> [Exercise task] Count every line below that contains "materials", then state the total with no other output.

> [Material provided]
##############################
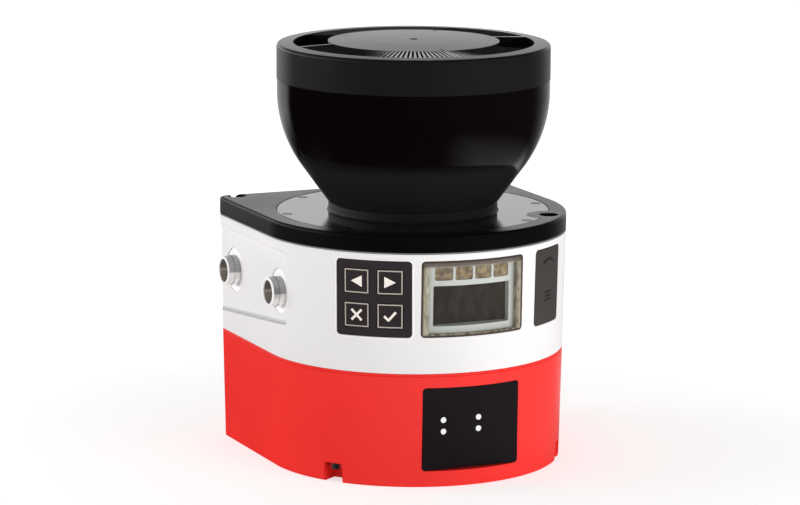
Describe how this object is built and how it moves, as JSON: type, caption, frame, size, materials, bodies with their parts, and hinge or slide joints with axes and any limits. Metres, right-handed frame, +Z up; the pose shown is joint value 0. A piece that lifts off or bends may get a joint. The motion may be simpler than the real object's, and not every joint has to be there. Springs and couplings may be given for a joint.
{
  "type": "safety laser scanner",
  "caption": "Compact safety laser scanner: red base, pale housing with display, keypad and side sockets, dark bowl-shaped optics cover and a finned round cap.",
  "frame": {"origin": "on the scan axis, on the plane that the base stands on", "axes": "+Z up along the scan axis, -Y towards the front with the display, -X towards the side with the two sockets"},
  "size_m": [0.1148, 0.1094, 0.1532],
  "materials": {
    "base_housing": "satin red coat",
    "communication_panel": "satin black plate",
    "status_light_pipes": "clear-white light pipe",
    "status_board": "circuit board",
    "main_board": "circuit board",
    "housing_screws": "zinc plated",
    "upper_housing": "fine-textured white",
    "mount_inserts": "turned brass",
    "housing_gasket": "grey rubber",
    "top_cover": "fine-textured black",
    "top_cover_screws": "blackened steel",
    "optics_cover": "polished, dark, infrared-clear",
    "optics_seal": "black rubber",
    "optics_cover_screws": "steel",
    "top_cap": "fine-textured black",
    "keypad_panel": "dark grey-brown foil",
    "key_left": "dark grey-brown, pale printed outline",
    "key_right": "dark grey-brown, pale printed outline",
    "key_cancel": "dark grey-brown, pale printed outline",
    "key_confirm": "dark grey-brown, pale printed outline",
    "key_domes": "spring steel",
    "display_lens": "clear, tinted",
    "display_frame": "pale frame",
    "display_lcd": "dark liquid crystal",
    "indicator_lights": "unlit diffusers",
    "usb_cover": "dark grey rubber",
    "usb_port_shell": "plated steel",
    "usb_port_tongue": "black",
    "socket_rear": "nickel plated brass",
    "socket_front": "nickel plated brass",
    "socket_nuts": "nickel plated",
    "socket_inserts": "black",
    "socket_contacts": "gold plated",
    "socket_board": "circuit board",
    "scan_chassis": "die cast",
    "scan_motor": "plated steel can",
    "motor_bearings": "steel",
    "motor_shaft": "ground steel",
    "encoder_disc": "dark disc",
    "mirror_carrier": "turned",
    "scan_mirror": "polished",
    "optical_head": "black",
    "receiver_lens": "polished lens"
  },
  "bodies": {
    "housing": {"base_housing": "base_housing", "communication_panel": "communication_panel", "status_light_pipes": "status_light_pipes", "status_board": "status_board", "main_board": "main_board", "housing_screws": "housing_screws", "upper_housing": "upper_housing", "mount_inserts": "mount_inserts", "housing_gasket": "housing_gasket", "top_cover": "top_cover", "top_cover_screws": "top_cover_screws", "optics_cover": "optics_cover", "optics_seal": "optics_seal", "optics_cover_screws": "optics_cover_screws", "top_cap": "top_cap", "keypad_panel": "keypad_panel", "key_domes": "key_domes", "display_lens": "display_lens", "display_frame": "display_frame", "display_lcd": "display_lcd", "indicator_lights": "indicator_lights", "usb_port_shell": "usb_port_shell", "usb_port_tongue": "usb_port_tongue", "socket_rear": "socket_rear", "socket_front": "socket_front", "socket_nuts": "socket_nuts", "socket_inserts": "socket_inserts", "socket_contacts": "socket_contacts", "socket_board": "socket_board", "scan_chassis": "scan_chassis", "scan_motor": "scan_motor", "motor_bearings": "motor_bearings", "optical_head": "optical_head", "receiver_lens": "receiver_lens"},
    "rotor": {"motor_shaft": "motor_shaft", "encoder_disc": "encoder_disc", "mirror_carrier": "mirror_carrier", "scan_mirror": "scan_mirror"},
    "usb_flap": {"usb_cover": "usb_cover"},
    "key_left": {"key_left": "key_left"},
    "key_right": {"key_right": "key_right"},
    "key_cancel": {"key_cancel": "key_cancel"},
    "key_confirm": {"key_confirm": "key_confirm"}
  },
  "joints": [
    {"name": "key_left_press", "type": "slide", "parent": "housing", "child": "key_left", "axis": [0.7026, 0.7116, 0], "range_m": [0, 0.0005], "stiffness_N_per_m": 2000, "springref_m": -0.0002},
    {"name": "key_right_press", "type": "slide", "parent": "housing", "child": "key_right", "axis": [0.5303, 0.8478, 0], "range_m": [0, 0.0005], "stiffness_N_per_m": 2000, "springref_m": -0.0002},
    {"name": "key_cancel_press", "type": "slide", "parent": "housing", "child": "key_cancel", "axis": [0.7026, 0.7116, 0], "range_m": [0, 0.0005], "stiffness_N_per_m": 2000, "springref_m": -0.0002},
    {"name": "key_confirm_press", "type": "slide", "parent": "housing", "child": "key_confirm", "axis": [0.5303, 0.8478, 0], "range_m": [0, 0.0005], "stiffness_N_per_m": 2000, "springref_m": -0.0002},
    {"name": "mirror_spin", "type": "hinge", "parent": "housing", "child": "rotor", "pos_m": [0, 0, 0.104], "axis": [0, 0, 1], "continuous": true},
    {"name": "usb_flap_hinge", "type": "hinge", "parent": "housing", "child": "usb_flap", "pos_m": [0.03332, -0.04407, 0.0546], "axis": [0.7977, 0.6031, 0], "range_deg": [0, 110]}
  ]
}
##############################
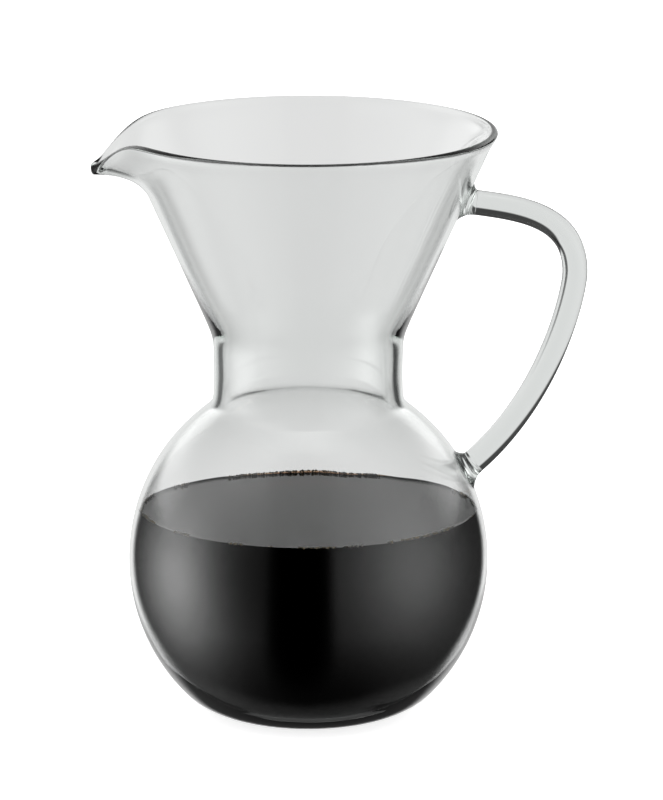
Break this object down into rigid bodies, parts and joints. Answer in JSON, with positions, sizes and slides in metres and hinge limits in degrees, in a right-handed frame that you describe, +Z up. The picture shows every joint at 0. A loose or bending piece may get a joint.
##############################
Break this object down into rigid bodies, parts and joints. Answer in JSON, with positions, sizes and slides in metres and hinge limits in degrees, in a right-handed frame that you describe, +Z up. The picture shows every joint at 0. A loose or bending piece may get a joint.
##############################
> [Reply] 2